WILSON WEBB / NETFLIX ©2022

The emphasis on the spectacle of death as far removed from life spills over into domestic scenes with the Gladney family, acting like a dance, with each member existing in different planes, different realities, and different generations, perhaps even different movies altogether, even when just inches apart. Baumbach enlisted “Marriage Story” choreographer David Neumann once more, while also collaborating with Oscar-winning composer Danny Elfman for the first time.

“Even our first conversation, I just talked about what I thought the themes were,” Baumbach said of reaching out to Elfman. “In broad terms, for the first section, the sense is about the systems and the strategies that we’ve created to keep this illusion of immortality going.
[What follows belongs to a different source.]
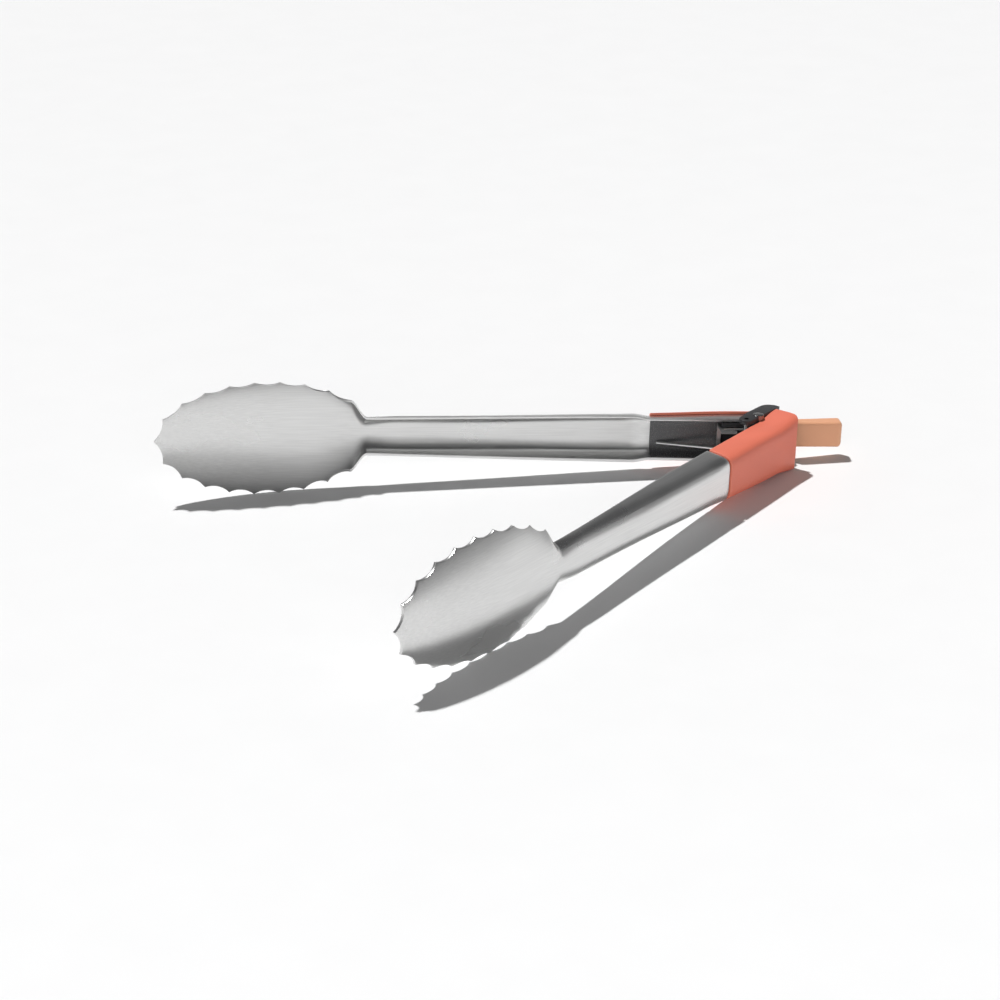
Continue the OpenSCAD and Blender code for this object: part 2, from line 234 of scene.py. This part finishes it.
def head_outline(spacing=0.4, rounding=0.22):
    """The scalloped edge from the first tooth on one side round the tip to the other side."""
    half = []
    for p0, p1 in zip(TEETH[:-1], TEETH[1:]):
        a, b = oval(p0), oval(p1)
        chord = np.linalg.norm(b - a)
        out = np.array([a[1] - b[1], b[0] - a[0]]) / chord
        radius = (chord ** 2 / 4 + SCALLOP_DEPTH ** 2) / (2 * SCALLOP_DEPTH)
        centre = (a + b) / 2 + out * (radius - SCALLOP_DEPTH)
        reach = math.asin(chord / 2 / radius)
        for t in np.linspace(-reach, reach, round(chord / spacing), endpoint=False):
            along = (b - a) / chord
            half.append(centre - out * radius * math.cos(t) + along * radius * math.sin(t))
    half.append(FIRST_TOOTH)
    half = np.array(half)
    line = np.concatenate([half[::-1], half[1:] * (1, -1)])
    kernel = np.exp(-0.5 * (np.arange(-4, 5) * spacing / rounding) ** 2)
    kernel /= kernel.sum()
    smooth = line.copy()
    for axis in (0, 1):
        smooth[4:-4, axis] = np.convolve(line[:, axis], kernel, "valid")
    return smooth


def head_points(outside):
    """The scoop as a fan of rays from the scalloped edge to a spine along its middle."""
    x_root = FIRST_TOOTH[0]
    fraction = half_section(x_root)[:, 2] / width(x_root)
    spine_end = HEAD_X - HEAD_A + 15
    rows = []
    for x, z in head_outline():
        if not outside:
            z -= math.copysign(SHEET * (1 - ease(span(x_root - x, 0, 20))), z)
        spine = mix(x_root, spine_end, (x_root - x) / (x_root - HEAD_X + HEAD_A))
        px, pz = mix(spine, x, fraction), z * fraction
        rows.append(np.stack([px, head_height(px, pz, outside), pz], 1))
    return rows


def channel_points(xs, offs, drop):
    return [ring(x, off, drop) for x, off in zip(xs, offs)]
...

The second section is death has come to our door, and it’s real, but we don’t know how to deal with this at a distance. And the third section is, OK, now you’ve seen it. What are you going to do now? Can you return to those same old strategies? Do those hold up under this new knowledge?”

The transcendence of genre and tonal shifts of “White Noise” is also what inspired Elfman to sign onto the feature.

Elfman recalled, “I’m in the middle of this ‘Doctor Strange’ movie, and I said, ‘OK,’ and I just wrote some stuff on the fly. The next thing I know, he’s cutting my music into the movie in ways that I haven’t even thought of. I’ve worked on, I think, 110 films now, and this definitely was one of the most enjoyable. I loved it. The response was instant.”

As IndieWire’s David Ehrlich noted in his review, “You can still hear something almost subliminally divine under that uncanniness whenever Baumbach cranks up the volume.”

And that perhaps is the white noise underpinning all of us — now and before — that Baumbach resonated with, bringing that sound resonance to the big screen.

“White Noise” premieres in theaters November 25 and on Netflix December 30.